Will Cubase Elements 11 work with Windows 10 1803?

Hello. I’m currently running Elements 10.0,30 on Windows 10 1803. I long ago disabled any WIndows updates because updates prior to that had been unstable/finicky and I stopped when I got to a good one. I’m interested in upgrading Elements to the new 11, but the system requirements say that it needs Windows 10 1909 (or, curiously, 2003, which I don’t believe is an actual Windows update, so maybe a typo?).

Would this be considered to be more of a “suggestion” and Elements 11 would likely run fine, or is there something specifically that would keep Elements 11 from running on 1803?

I don’t want to risk screwing up my whole setup either by installing an incompatible Cubase or, even worse, having Windows Update royally mess up my currently very stable and satisfactory system.

Thanks!

Staying on Windows 10 1803 is really not recommended at this stage as that branch went end of life a year ago, so no longer gets security updates - see the Microsoft Windows 10 Home and Pro lifecycle web page.

As all Windows 10 users are entitled to upgrade to newer feature branches free of charge, developers are fairly aggressive in ceasing support for older branches to minimise their test cases and support burden. Some bugs and mis-features simply are not fixed in older branches. Whilst it is true that some Windows 10 feature branches had serious issues at launch, I believe the best way ahead is to let others take the early adopter pain and upgrade after 2-3 months via Windows Update, which ensures you are not upgrading against a compatibility hold that applies to your machine.

You are right that 2003 is not a version - it is 2004. Microsoft has moved to using ‘yyHh’ designators from the latest feature branch onwards, which is 20H2 (second half of 2020) because the month part of the ‘yymm’ designators became rather arbitrary when release dates slipped.

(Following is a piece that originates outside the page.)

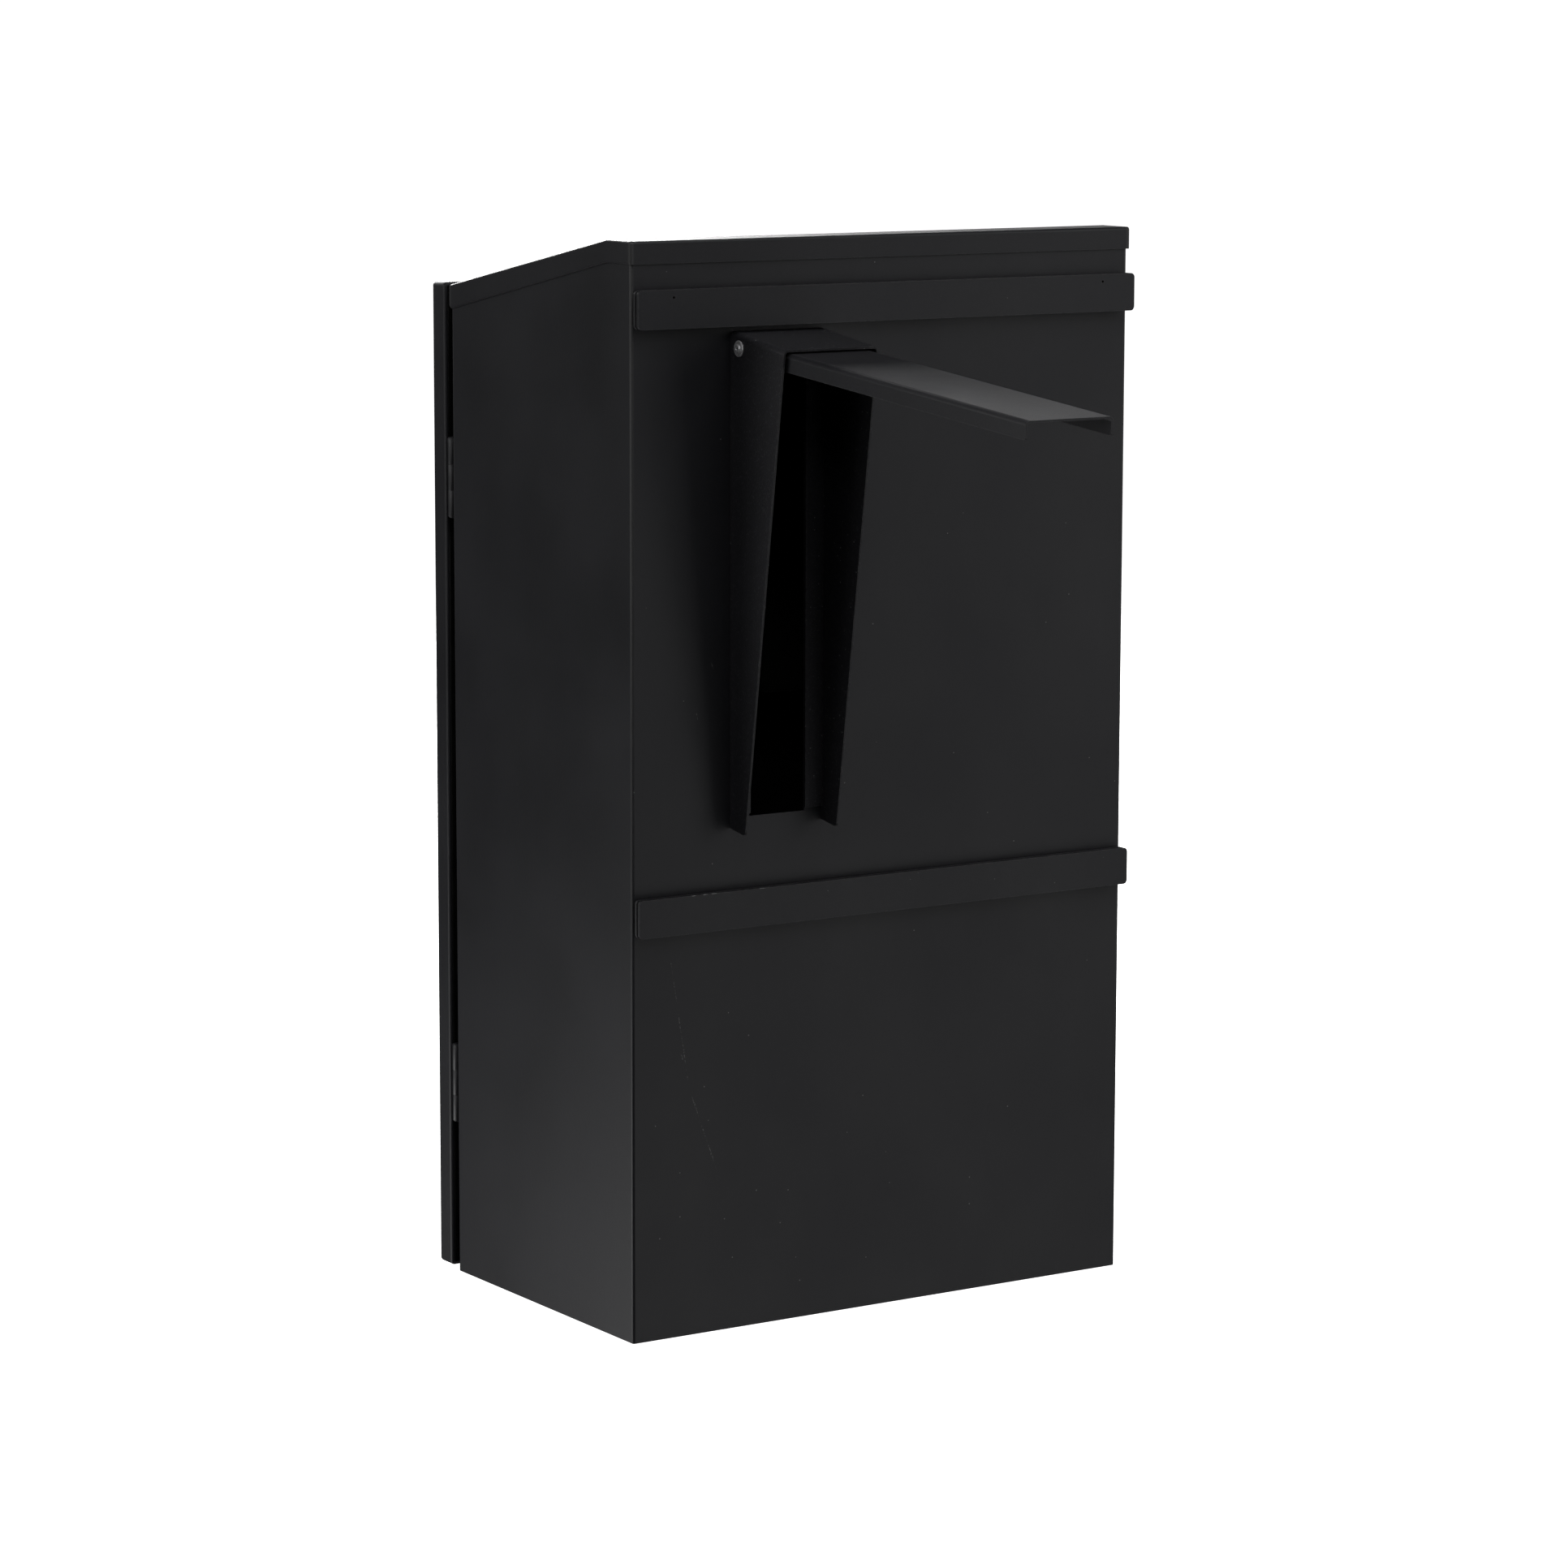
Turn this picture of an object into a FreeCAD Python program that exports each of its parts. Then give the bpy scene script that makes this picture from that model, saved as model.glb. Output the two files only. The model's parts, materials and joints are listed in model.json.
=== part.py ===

At this stage, all my Windows 10 systems and virtual machines are on 2004. 20H2 is a relatively minor upgrade over 2004, but I’d rather let companies like Steinberg and Adobe test their software against it rather than upgrading and hitting issues.


Nobody is going to tell you that your old and unsupported Windows 10 is OK to run Cubase Elements 11 now, let alone future minor releases. You can test it yourself once Steinberg offer trial licences in a few weeks’ time. However, I’d urge you to get back onto a branch with widespread vendor support by backing up your system, upgrading the drivers for your key hardware (especially graphics cards, audio devices and any Wi-Fi and Bluetooth adapters, which are the most common devices causing compatibility issues on upgrades), then upgrading to Windows 10 2004. This puts you on a branch that is supported for another 13 months, with a relatively simple pathway forwards to the latest 20H2 branch once that branch is more mature.